Motorized advertising displays and illusions are well known in the art from rotated spirally striped barber poles with illusional rising of the stripes, to coaxial elements supported on a swivel and counter-rotated by the torque reaction of a motor between them, and including concealment of the motor in one of the elements. Such elements are rigidly formed, or are of flexible strips which result in unnatural nodular configurations when confined to twist about a vertical axis, or have a uniform diameter throughout their length, or both. None provides the progressive reduction of diameter of a poured stream of liquid as it progressively reduces in its diameter as with the descending stream being accelerated by gravity.
Moreover, where earlier efforts have generally been confined to fixed axes of rotation, lateral movement or gyration of the axis of rotation is desirable to provide animation that depicts mobility and directional flexibility that are recognized suggestively with pouring a beverage successively into several glasses.
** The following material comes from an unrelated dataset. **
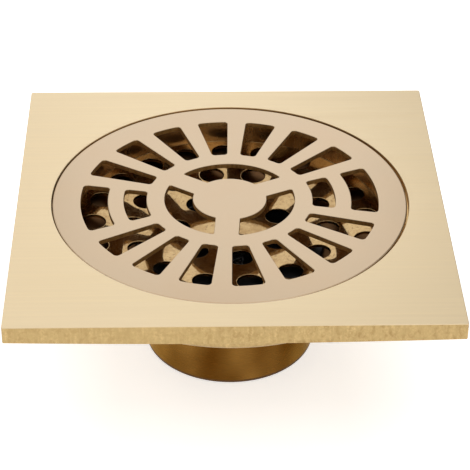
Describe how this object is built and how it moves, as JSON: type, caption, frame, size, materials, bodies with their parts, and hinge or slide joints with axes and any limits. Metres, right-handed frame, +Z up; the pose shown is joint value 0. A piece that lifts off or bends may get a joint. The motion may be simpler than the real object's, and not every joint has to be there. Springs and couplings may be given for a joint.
{
  "type": "floor drain",
  "caption": "Square brass floor drain with a round slotted lift-out cover, perforated hair strainer, shallow bowl, tubular outlet spigot and spring-closed odour valve.",
  "frame": {"origin": "centre of the outlet spigot's lower rim, which is the centre of the part's base", "axes": "+Z up along the drain's axis, out through the cover; +X and +Y along the square plate's sides"},
  "size_m": [0.1, 0.1, 0.0393],
  "materials": {
    "frame_brass": "cast, top satin-brushed",
    "spigot_brass": "fine turned",
    "cover_brass": "satin",
    "strainer_brass": "polished",
    "core_plastic": "moulded",
    "seal_rubber": "moulded",
    "valve_rubber": "moulded silicone",
    "steel": "drawn",
    "spring_steel": "drawn wire"
  },
  "bodies": {
    "drain": {"drain_frame": "frame_brass", "outlet_spigot": "spigot_brass"},
    "core": {"core_shell": "core_plastic", "core_gasket": "seal_rubber", "upper_o_ring": "seal_rubber", "lower_o_ring": "seal_rubber", "guide_bridge": "core_plastic", "valve_spring": "spring_steel"},
    "valve": {"valve_stem": "steel", "stem_top_nut": "steel", "spring_cap": "steel", "gasket_washer": "steel", "valve_gasket": "valve_rubber", "valve_disc": "core_plastic", "stem_bottom_nut": "steel"},
    "strainer": {"hair_strainer": "strainer_brass"},
    "cover": {"grate_cover": "cover_brass"}
  },
  "joints": [
    {"name": "core_lift", "type": "slide", "parent": "drain", "child": "core", "axis": [0, 0, 1], "range_m": [0, 0.045]},
    {"name": "valve_open", "type": "slide", "parent": "core", "child": "valve", "axis": [0, 0, -1], "range_m": [0, 0.0044], "stiffness_N_per_m": 60, "springref_m": -0.008, "deforming": ["valve_spring"]},
    {"name": "strainer_lift", "type": "slide", "parent": "core", "child": "strainer", "axis": [0, 0, 1], "range_m": [0, 0.03]},
    {"name": "cover_lift", "type": "slide", "parent": "strainer", "child": "cover", "axis": [0, 0, 1], "range_m": [0, 0.03]}
  ]
}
It has been noted that when the sides of a twising tape are substantially straight and the tape is comparatively narrow throughout its length even the slightest friction at the swivel may unduly retard the induced bodily rotation of the bottle, the narrower the strip the less rotation and the broader the ribbon the greater the twisting and shortening of the overall length of the ribbon with a corresponding loss of the illusion of the pouring of a liquid. Thus, the illusionary diameter of the stream of liquid beomes greater than the diameter of the neck of the bottle.
Also, it has been noted heretofore that the diameter illusion appears to increase towards the lower end at speeds of rotation low enough to provide the illusion of flowing liquid, and, the imageries induced are vertically spaced enlargements of flow which is more attention getting than realistic for pouring liquids.